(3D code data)
------------
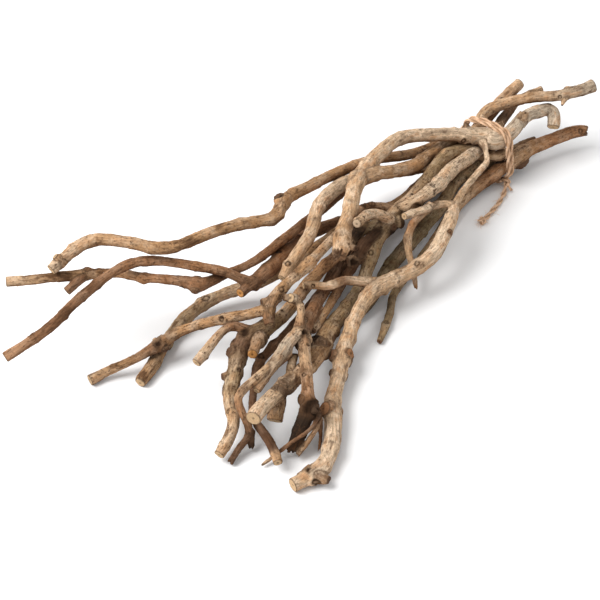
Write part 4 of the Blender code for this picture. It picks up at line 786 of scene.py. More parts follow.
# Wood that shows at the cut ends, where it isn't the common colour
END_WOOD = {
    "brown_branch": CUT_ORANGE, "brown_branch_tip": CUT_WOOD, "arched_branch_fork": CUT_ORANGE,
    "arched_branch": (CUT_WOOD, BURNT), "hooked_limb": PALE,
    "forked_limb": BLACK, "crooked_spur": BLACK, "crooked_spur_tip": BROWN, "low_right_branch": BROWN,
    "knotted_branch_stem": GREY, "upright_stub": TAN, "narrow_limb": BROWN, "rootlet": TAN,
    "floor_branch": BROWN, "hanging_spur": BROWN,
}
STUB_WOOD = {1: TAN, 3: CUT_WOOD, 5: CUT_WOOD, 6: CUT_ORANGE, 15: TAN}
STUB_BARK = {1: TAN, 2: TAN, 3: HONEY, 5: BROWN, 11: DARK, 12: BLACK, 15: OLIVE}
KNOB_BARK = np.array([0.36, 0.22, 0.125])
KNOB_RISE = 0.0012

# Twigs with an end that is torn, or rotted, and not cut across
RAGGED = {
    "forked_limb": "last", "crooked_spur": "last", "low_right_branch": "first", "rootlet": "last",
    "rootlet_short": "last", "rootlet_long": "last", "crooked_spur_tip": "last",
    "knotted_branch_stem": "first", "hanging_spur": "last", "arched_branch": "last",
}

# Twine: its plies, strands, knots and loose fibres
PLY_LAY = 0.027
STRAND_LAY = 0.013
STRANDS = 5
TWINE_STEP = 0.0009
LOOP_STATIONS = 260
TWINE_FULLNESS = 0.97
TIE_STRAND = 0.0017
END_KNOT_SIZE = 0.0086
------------
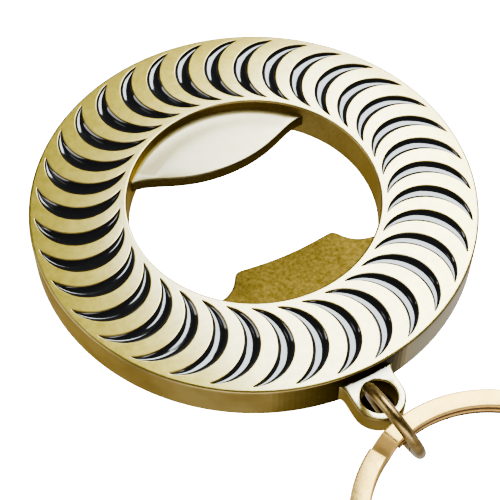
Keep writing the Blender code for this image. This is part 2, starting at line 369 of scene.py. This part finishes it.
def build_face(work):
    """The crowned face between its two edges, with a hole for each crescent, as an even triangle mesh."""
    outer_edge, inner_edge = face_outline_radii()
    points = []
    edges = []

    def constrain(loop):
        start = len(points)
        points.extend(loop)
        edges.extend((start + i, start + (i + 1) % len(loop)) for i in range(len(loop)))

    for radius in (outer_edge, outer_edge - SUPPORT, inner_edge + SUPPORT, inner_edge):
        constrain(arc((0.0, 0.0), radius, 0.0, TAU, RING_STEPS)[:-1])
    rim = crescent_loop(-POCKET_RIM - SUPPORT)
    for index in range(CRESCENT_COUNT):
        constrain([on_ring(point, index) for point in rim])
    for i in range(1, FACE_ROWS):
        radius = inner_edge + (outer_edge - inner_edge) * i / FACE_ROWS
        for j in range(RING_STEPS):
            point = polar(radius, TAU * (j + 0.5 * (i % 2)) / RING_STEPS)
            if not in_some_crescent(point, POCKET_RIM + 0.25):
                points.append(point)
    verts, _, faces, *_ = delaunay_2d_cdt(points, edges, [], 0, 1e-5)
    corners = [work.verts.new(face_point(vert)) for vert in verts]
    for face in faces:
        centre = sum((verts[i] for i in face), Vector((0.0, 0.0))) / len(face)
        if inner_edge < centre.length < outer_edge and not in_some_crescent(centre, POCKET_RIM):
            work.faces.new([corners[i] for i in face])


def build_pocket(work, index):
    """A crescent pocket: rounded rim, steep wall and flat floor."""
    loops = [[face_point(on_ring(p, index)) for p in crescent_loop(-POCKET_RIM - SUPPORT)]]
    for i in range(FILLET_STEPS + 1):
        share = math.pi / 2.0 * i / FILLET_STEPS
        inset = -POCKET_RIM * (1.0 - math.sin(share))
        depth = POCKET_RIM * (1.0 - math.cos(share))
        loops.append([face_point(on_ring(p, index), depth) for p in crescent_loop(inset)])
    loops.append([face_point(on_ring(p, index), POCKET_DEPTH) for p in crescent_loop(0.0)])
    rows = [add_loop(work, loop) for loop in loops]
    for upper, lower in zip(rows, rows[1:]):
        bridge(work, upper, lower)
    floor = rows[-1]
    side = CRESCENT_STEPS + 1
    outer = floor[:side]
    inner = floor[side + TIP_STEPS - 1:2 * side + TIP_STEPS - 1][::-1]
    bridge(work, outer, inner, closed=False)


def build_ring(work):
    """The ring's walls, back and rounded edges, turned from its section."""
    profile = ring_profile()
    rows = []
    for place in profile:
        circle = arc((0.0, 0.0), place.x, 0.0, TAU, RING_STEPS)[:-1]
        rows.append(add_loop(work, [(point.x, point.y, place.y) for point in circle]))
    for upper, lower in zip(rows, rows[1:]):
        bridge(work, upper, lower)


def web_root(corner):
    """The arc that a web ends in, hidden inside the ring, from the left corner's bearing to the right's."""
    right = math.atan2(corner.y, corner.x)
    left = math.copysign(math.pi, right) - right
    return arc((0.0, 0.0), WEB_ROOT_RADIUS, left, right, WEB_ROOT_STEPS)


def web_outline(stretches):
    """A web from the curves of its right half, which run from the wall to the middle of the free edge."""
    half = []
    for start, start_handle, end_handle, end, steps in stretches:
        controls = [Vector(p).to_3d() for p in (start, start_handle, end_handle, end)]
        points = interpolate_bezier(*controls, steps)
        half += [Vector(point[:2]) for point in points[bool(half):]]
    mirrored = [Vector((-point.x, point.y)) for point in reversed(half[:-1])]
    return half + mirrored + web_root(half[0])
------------
Exercise objective:
From the listing above, output exactly the run of lines that starts with the line containing "Write part 4" and ends with the line containing "END_KNOT_SIZE = 0.0086".

Full solution:
Write part 4 of the Blender code for this picture. It picks up at line 786 of scene.py. More parts follow.
# Wood that shows at the cut ends, where it isn't the common colour
END_WOOD = {
    "brown_branch": CUT_ORANGE, "brown_branch_tip": CUT_WOOD, "arched_branch_fork": CUT_ORANGE,
    "arched_branch": (CUT_WOOD, BURNT), "hooked_limb": PALE,
    "forked_limb": BLACK, "crooked_spur": BLACK, "crooked_spur_tip": BROWN, "low_right_branch": BROWN,
    "knotted_branch_stem": GREY, "upright_stub": TAN, "narrow_limb": BROWN, "rootlet": TAN,
    "floor_branch": BROWN, "hanging_spur": BROWN,
}
STUB_WOOD = {1: TAN, 3: CUT_WOOD, 5: CUT_WOOD, 6: CUT_ORANGE, 15: TAN}
STUB_BARK = {1: TAN, 2: TAN, 3: HONEY, 5: BROWN, 11: DARK, 12: BLACK, 15: OLIVE}
KNOB_BARK = np.array([0.36, 0.22, 0.125])
KNOB_RISE = 0.0012

# Twigs with an end that is torn, or rotted, and not cut across
RAGGED = {
    "forked_limb": "last", "crooked_spur": "last", "low_right_branch": "first", "rootlet": "last",
    "rootlet_short": "last", "rootlet_long": "last", "crooked_spur_tip": "last",
    "knotted_branch_stem": "first", "hanging_spur": "last", "arched_branch": "last",
}

# Twine: its plies, strands, knots and loose fibres
PLY_LAY = 0.027
STRAND_LAY = 0.013
STRANDS = 5
TWINE_STEP = 0.0009
LOOP_STATIONS = 260
TWINE_FULLNESS = 0.97
TIE_STRAND = 0.0017
END_KNOT_SIZE = 0.0086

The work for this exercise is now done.